Una tale serie di prevedibilità e melensaggini da offuscare la prova di Vanessa Hudgens, molto convincente nel ruolo della tossica disperata, nonché degli altri, Cage e Cusak, costretti a dimenticabili personaggi monodimensionali: il primo fa quel che può nel ruolo del detective Halcombe, accozzaglia poco smussata di american way of life (l’importanza della famiglia, della vita umana, del rispetto delle leggi e il mito della seconda opportunità); Cusak assomiglia sul serio al vero Hansen, e inquieta fin da subito con un’espressione psicotica che mantiene inalterata per tutto il film (e basta).

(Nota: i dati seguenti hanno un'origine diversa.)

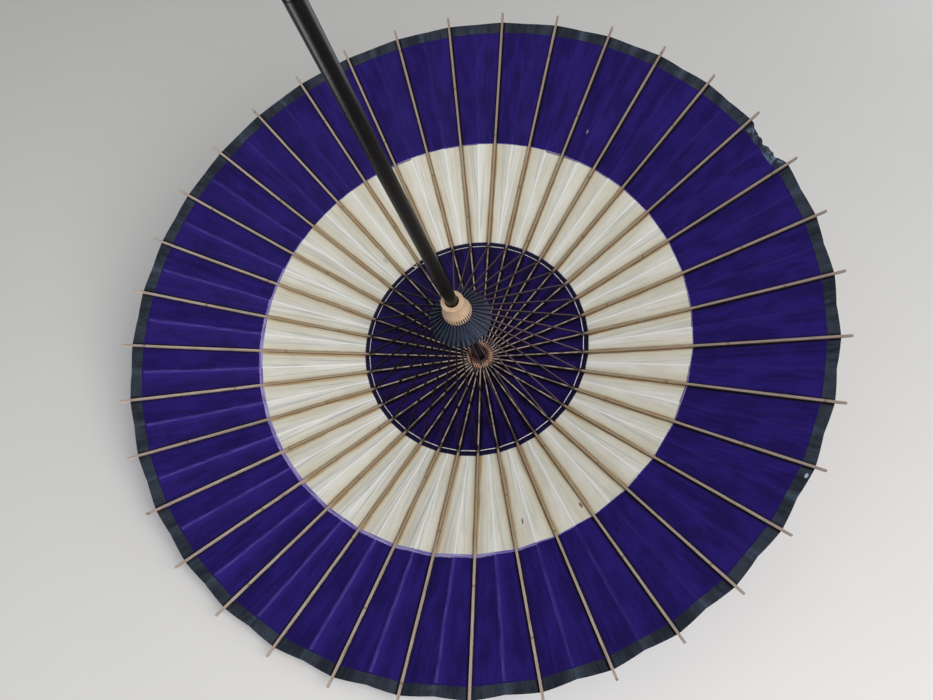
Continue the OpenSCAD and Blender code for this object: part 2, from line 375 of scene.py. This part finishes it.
def creaseLine(g, radius, share, half):  # 1 on the fold between two ribs, half wide in metres
    return 1 - g.between((1 - share) * radius * math.tan(step / 2) / half, 0.35, 1.0)


def paperWhite():
    g = Graph("paperWhite")
    spot, radius, side, nearest, share = goreReading(g)
    along = g.parts(spot)[1]
    fibre = fibres(g, radius, side, nearest)
    cloud = g.noise(g.vector(radius * 14, along * 30, 2), 1, 4, 0.55)
    streak = g.noise(g.vector(radius * 5, side * 230, nearest * 3.3), 1, 4, 0.6)
    colour = g.mixed(g.between(cloud, 0.3, 0.7), (0.72, 0.70, 0.60), (0.86, 0.85, 0.78))
    colour = g.mixed(g.between(streak, 0.47, 0.70) * 0.60, colour, (0.47, 0.48, 0.47))
    colour = g.mixed(g.between(fibre, 0.52, 0.70) * 0.5, colour, (0.94, 0.94, 0.91))
    flank = side.maths("SIGN")
    warm = 1 - g.between(share, 0.10, 0.90)
    colour = g.mixed(warm * 0.50, colour, (0.66, 0.58, 0.38))
    soaked = g.noise(g.vector(radius * 11, nearest * 5.1 + flank * 2.3, 7), 1, 3, 0.6)
    reach = 0.0028 + 0.0062 * g.between(soaked, 0.3, 0.75)
    halo = 1 - g.between(abs(side) / reach, 0.45, 1.0)
    colour = g.mixed(halo * 0.66, colour, (0.50, 0.335, 0.145))
    resin = g.between(g.noise(g.vector(radius * 19, nearest * 3.3 + flank * 4.1, 1), 1, 3, 0.6), 0.40, 0.62)
    ridge = 1 - g.between(abs(abs(side) - 0.0034) / 0.0014, 0.2, 1.0)
    colour = g.mixed(ridge * resin * 0.75, colour, (0.42, 0.205, 0.060))
    tight = 1 - g.between(abs(side - 0.0006), 0.0018, 0.0028)
    colour = g.mixed(tight * 0.72, colour, (0.085, 0.055, 0.024))
    # grey-blue streaks strongest on the brightSide: painted shading of the paper's undulations
    paintedSideShade = g.between((along * step + umbrella["brightSide"]).maths("COSINE"), 0.1, 0.9) * g.between(streak, 0.50, 0.62)
    colour = g.mixed(paintedSideShade * g.between(share, 0.35, 0.75) * 0.45, colour, (0.42, 0.46, 0.53))
    # lighter line along each fold: partly worn paper, partly painted highlight of the crease
    foldWearAndHighlight = creaseLine(g, radius, share, 0.0015)
    colour = g.mixed(foldWearAndHighlight * (0.55 + 0.45 * streak), colour, (0.985, 0.985, 0.97))
    bleed = g.between(radius + 0.0030 * g.noise(g.vector(along * 400, nearest, 0), 1, 3, 0.7), 0.17465, 0.17365)
    colour = g.mixed(bleed, colour, (0.018, 0.010, 0.055))
    turned = along * step + 0.75
    uneven = g.noise(g.vector(along * 3, radius * 4, 3), 1, 3, 0.6)
    over = paper["ringOuter"] - 0.0005 - 0.0036 * g.between(uneven, 0.45, 0.8)
    bleedOut = g.between(radius - over, 0, 0.0006) * g.between(turned.maths("COSINE"), 0.2, -0.3)
    colour = g.mixed(bleedOut * 0.8, colour, (0.045, 0.030, 0.150))
    colour = g.mixed(blemish(g, radius, along, (0.296, 24.006), (0.0055, 0.0022)), colour, (0.30, 0.13, 0.09))
    colour = g.mixed(blemish(g, radius, along, (0.283, 25.985), (0.0060, 0.0012)), colour, (0.08, 0.05, 0.04))
    colour = g.mixed(blemish(g, radius, along, (0.205, 4.993), (0.0080, 0.0050), 0.9) * 0.5, colour, (0.33, 0.34, 0.37))
    height = fibre * 0.5 + streak * 0.8 + cloud * 0.4
    return g.finish(colour, 0.46 + 0.14 * fibre, g.bump(height, 0.0009, 0.55),
                    **{"Specular IOR Level": 0.35})


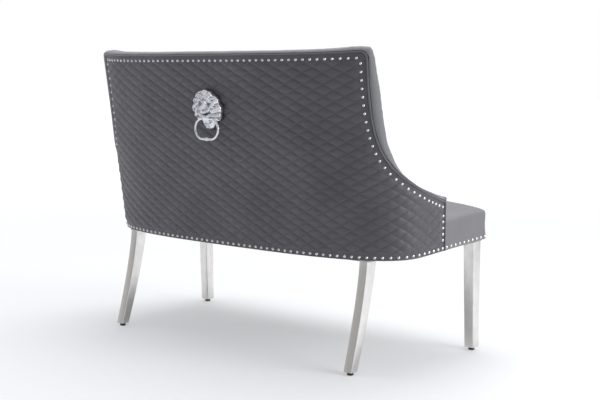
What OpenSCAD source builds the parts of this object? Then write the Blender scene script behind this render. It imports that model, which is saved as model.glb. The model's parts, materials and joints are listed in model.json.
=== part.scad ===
// High back waiting bench: a wrap-round upholstered shell with low arms on four steel legs.
// Millimetres, +Z up, floor at z = 0, the sitter faces -Y and the quilted back faces +Y.

/* [Shell] */
// Height of the welted top edge in the middle of the back
welt_z = 960; // [900:1:1020]
// How much higher the top edge runs at its two corners
ear_rise = 8; // [0:1:16]
// Height at which the upper plan curve is set out
plan_top_z = 980; // [920:1:1040]
// Height of the shell's lower edge at the rear
shell_low_z = 340; // [320:1:380]
// Half width of the shell at its lower edge
shell_half_low = 653; // [600:1:700]
// How much wider the shell is at the top on each side
shell_flare = 51; // [10:1:70]
// How far the lower plan curve reaches behind the origin
shell_rear_low = 218; // [191:1:241]
// How far the upper plan curve reaches behind the origin
shell_rear_top = 330; // [271:1:341]
// Where the curved back turns into the straight sides
side_start_y = 14; // [1:1:31]
// Squareness of the lower plan curve, 2 for an ellipse
plan_power_low_share = 3; // [2.4:0.1:3]
// Squareness of the upper plan curve
plan_power_top_share = 2.8; // [2.4:0.1:3.2]
// Slope of the bench's underside, up towards the front
base_tilt_angle = 3; // [0:0.5:4]

/* [Arms] */
// Height of the welted edge at the front of the arms
arm_z = 507; // [495:1:530]
// Front of the arms
arm_front_y = -83; // [-119:1:-69]
// Where the side edge reaches the top corner
side_edge_y = 239; // [226:1:243]
// Height at which the side edge leaves the back and runs forward
knee_z = 610; // [590:1:630]
// How tightly the side edge bends into the arm
bend_share = 0.18; // [0.14:0.01:0.24]
// How much of the side edge's climb is even
rake_share = 0.15; // [0.05:0.01:0.2]
// Thickness of the arms at their front
arm_t = 61; // [55:1:70]

/* [Quilting] */
// Number of quilting columns between the middle of the back and its side edge
back_count = 15; // [15:1:18]
// Number of quilting columns on each arm
arm_count = 6; // [5:1:7]
// Number of quilting rows up the back
row_count = 24; // [22:2:28]
// Depth of the sewn channels
quilt_depth = 4; // [2:0.5:5]
// Flat band along the edges, where the nails sit
band = 23; // [20:1:28]

/* [Upholstery] */
// Thickness of the outer cover with its wadding, over the puffs
cover_t = 6.3; // [5.5:0.1:8]
// Thickness of the bent boards
board_t = 3; // [2:0.5:4]
// Thickness of the leather skins
skin_t = 2; // [1.5:0.1:3]
// Thickness of the back and arm pads at their sewn edges
pad_edge_t = 8; // [6:1:12]
// How far the back pad's crown swells past its edges
pad_crown = 30; // [10:1:36]
// How far the rounded edge roll stands above the welt along the top
top_roll_rise = 14; // [12:1:22]
// How far the edge roll stands out past the welt at the top corners
side_roll_rise = 21; // [15:1:28]
// How far the edge roll swells out past the welt halfway up the sides
wing_roll_rise = 38; // [25:1:40]
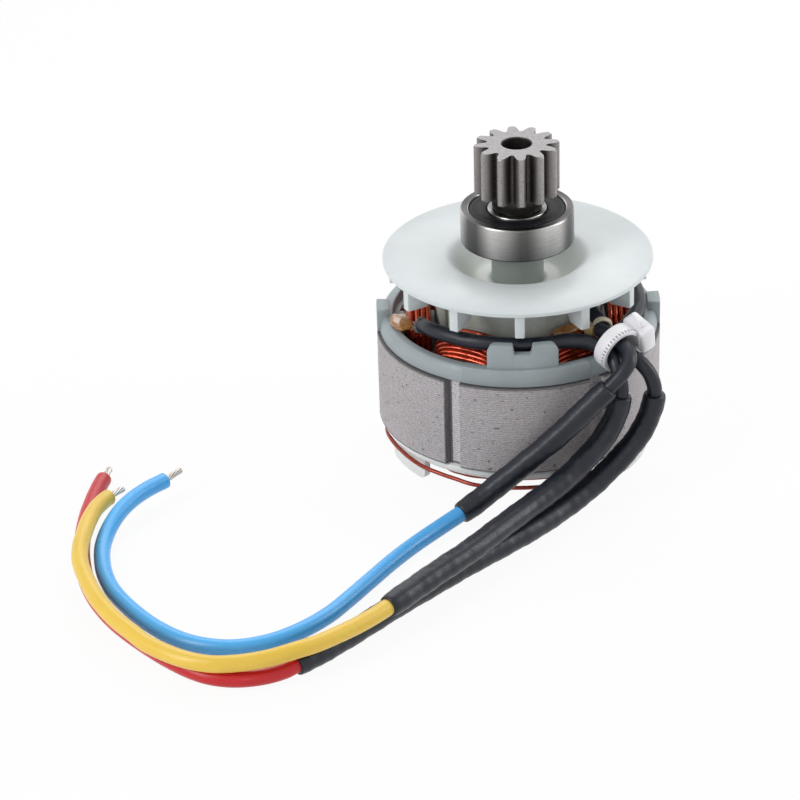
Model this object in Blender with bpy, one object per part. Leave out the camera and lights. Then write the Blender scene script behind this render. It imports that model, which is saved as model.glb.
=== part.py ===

Trama semplice e intrigante tratta da una storia vera, personaggi schematici su attori celebri, il bene che vince sul male, nessuna traccia di gore e giusto qualche capezzolo nelle scene negli strip club: vedo già Il cacciatore di donne come evento di una prima serata televisiva sulla RAI, o nei Bellissimi di Rete 4. Per una serata di svacco televisivo e distratto sul divano può anche funzionare. Al cinema, in una grande sala, restano più dubbi che certezze.